▶ **Task goal**
Going through the material below, please gather all lines with the word "that" in them.

(Object data in JSON)
::::

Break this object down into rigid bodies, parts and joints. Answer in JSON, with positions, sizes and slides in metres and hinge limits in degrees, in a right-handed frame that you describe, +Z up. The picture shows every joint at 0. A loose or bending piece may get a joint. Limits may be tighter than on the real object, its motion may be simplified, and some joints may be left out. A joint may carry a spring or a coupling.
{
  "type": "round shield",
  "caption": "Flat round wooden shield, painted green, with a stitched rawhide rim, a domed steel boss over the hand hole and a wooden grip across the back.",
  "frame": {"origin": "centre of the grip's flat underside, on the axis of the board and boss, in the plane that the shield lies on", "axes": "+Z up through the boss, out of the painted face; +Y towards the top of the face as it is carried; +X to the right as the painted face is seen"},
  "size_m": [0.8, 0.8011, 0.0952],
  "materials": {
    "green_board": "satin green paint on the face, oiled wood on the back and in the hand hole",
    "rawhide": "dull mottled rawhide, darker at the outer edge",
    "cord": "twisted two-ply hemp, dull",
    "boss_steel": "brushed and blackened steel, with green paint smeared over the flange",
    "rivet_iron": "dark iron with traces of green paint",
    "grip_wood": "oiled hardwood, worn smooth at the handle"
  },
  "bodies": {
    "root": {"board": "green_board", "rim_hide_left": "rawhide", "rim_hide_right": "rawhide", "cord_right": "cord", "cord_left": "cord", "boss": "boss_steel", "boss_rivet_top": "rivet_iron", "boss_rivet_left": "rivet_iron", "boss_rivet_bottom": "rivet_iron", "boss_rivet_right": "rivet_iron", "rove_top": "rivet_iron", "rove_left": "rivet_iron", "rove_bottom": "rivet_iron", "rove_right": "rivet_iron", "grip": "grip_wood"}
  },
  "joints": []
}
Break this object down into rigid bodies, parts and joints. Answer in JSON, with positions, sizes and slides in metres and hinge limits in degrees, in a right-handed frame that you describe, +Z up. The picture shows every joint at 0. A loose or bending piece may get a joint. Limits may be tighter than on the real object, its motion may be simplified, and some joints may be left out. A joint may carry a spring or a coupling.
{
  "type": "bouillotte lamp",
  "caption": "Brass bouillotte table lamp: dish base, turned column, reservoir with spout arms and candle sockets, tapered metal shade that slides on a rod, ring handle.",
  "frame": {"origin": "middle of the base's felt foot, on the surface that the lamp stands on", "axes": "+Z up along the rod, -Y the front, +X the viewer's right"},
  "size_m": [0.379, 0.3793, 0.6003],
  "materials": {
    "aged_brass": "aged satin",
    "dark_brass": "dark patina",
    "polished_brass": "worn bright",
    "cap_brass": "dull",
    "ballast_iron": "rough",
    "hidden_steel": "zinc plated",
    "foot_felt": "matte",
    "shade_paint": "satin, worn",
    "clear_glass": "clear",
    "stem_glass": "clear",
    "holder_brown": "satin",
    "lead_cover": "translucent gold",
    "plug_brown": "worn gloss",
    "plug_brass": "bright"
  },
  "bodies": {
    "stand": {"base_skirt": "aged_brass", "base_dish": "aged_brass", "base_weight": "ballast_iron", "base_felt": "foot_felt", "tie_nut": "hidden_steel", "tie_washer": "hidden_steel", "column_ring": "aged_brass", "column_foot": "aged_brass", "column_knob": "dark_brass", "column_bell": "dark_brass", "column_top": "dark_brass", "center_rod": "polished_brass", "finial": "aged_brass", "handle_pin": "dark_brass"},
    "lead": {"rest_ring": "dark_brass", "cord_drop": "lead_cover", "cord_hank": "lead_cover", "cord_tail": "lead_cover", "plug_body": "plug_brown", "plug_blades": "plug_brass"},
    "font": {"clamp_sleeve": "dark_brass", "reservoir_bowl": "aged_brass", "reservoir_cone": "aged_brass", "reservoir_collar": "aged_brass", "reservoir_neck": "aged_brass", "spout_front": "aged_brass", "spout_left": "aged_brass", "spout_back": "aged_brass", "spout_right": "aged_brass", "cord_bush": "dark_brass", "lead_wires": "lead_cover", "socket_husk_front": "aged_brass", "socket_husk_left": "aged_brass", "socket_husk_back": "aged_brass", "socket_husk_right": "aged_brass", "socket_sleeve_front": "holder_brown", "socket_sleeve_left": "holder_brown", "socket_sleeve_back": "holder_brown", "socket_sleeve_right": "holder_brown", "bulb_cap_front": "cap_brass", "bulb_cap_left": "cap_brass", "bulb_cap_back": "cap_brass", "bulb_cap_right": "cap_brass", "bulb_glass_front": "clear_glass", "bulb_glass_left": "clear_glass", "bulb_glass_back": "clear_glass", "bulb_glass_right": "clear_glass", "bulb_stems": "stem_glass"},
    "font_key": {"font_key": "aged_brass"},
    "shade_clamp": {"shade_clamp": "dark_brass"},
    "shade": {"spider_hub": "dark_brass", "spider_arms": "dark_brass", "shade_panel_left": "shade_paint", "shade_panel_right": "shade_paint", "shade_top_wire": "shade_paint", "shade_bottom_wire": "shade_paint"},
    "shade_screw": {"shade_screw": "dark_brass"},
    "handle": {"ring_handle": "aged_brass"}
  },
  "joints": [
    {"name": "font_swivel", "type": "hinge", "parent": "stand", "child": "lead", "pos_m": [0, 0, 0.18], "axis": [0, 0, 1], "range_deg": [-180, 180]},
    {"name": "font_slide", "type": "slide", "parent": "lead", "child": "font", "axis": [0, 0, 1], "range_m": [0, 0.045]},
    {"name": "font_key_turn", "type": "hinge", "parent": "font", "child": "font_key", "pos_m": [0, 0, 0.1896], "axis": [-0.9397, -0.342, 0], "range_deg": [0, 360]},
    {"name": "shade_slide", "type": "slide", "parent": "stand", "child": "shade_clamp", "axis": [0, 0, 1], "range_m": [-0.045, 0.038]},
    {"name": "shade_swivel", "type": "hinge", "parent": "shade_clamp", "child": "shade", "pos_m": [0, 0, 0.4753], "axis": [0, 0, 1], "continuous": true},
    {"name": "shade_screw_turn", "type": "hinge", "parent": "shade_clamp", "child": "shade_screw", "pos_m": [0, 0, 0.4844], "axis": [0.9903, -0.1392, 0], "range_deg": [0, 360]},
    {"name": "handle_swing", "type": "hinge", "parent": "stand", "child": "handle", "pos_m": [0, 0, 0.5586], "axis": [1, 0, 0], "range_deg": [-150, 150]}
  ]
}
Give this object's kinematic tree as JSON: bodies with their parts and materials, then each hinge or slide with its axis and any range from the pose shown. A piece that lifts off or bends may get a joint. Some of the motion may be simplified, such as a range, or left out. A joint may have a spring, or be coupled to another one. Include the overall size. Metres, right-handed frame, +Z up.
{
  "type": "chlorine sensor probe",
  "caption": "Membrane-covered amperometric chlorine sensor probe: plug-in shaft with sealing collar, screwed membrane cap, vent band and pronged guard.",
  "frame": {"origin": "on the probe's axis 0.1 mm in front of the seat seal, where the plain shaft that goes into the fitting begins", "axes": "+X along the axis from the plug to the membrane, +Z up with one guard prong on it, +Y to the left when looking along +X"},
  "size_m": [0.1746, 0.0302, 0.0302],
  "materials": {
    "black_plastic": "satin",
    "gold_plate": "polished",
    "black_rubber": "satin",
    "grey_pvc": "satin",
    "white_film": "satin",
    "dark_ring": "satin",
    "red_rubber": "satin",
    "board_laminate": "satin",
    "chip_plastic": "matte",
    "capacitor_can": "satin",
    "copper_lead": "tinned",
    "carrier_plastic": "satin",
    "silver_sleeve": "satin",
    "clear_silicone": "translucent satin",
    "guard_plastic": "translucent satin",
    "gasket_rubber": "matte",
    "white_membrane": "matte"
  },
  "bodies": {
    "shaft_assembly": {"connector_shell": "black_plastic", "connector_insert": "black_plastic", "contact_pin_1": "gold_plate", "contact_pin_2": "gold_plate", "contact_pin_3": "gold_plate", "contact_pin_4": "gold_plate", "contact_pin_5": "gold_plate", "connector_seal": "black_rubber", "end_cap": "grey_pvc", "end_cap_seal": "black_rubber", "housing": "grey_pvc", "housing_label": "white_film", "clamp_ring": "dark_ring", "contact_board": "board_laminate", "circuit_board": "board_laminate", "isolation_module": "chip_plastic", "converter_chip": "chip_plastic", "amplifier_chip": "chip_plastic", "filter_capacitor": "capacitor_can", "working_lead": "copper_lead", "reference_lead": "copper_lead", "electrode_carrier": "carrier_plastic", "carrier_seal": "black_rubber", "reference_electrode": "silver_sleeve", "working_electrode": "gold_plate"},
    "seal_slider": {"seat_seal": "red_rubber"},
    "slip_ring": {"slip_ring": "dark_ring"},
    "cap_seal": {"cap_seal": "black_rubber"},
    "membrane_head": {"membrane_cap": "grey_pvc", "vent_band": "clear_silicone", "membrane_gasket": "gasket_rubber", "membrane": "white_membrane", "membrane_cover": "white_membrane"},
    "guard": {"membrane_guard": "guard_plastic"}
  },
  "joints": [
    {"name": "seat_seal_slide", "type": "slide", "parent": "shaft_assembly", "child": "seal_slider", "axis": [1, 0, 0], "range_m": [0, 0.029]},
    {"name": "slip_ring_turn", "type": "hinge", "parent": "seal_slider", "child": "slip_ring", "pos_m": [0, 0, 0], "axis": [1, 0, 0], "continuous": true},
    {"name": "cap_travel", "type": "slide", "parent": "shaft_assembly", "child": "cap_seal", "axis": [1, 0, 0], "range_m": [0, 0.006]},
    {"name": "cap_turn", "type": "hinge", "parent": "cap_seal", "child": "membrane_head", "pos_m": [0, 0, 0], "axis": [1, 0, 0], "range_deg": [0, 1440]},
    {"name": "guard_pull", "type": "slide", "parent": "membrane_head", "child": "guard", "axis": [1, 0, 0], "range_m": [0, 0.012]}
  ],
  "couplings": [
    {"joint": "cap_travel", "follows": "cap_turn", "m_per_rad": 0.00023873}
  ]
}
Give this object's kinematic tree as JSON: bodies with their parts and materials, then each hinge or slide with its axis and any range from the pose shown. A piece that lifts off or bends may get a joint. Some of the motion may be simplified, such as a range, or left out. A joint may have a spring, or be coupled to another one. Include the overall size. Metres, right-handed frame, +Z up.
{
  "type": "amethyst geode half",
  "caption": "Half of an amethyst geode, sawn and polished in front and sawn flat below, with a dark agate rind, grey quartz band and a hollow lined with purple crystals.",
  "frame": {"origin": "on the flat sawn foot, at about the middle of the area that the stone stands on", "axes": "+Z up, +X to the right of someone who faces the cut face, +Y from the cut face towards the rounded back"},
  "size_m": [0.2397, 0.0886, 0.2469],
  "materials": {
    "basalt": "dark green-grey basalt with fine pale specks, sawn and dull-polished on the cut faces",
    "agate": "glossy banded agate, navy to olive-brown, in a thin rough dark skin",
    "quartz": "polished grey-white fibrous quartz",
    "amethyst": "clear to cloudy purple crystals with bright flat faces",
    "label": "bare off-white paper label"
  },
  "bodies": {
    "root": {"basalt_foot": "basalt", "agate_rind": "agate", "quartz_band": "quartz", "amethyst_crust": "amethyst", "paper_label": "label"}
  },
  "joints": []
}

::::

▶ **Result of this task**
Break this object down into rigid bodies, parts and joints. Answer in JSON, with positions, sizes and slides in metres and hinge limits in degrees, in a right-handed frame that you describe, +Z up. The picture shows every joint at 0. A loose or bending piece may get a joint. Limits may be tighter than on the real object, its motion may be simplified, and some joints may be left out. A joint may carry a spring or a coupling.
  "frame": {"origin": "centre of the grip's flat underside, on the axis of the board and boss, in the plane that the shield lies on", "axes": "+Z up through the boss, out of the painted face; +Y towards the top of the face as it is carried; +X to the right as the painted face is seen"},
Break this object down into rigid bodies, parts and joints. Answer in JSON, with positions, sizes and slides in metres and hinge limits in degrees, in a right-handed frame that you describe, +Z up. The picture shows every joint at 0. A loose or bending piece may get a joint. Limits may be tighter than on the real object, its motion may be simplified, and some joints may be left out. A joint may carry a spring or a coupling.
  "caption": "Brass bouillotte table lamp: dish base, turned column, reservoir with spout arms and candle sockets, tapered metal shade that slides on a rod, ring handle.",
  "frame": {"origin": "middle of the base's felt foot, on the surface that the lamp stands on", "axes": "+Z up along the rod, -Y the front, +X the viewer's right"},
Give this object's kinematic tree as JSON: bodies with their parts and materials, then each hinge or slide with its axis and any range from the pose shown. A piece that lifts off or bends may get a joint. Some of the motion may be simplified, such as a range, or left out. A joint may have a spring, or be coupled to another one. Include the overall size. Metres, right-handed frame, +Z up.
  "frame": {"origin": "on the probe's axis 0.1 mm in front of the seat seal, where the plain shaft that goes into the fitting begins", "axes": "+X along the axis from the plug to the membrane, +Z up with one guard prong on it, +Y to the left when looking along +X"},
Give this object's kinematic tree as JSON: bodies with their parts and materials, then each hinge or slide with its axis and any range from the pose shown. A piece that lifts off or bends may get a joint. Some of the motion may be simplified, such as a range, or left out. A joint may have a spring, or be coupled to another one. Include the overall size. Metres, right-handed frame, +Z up.
  "frame": {"origin": "on the flat sawn foot, at about the middle of the area that the stone stands on", "axes": "+Z up, +X to the right of someone who faces the cut face, +Y from the cut face towards the rounded back"},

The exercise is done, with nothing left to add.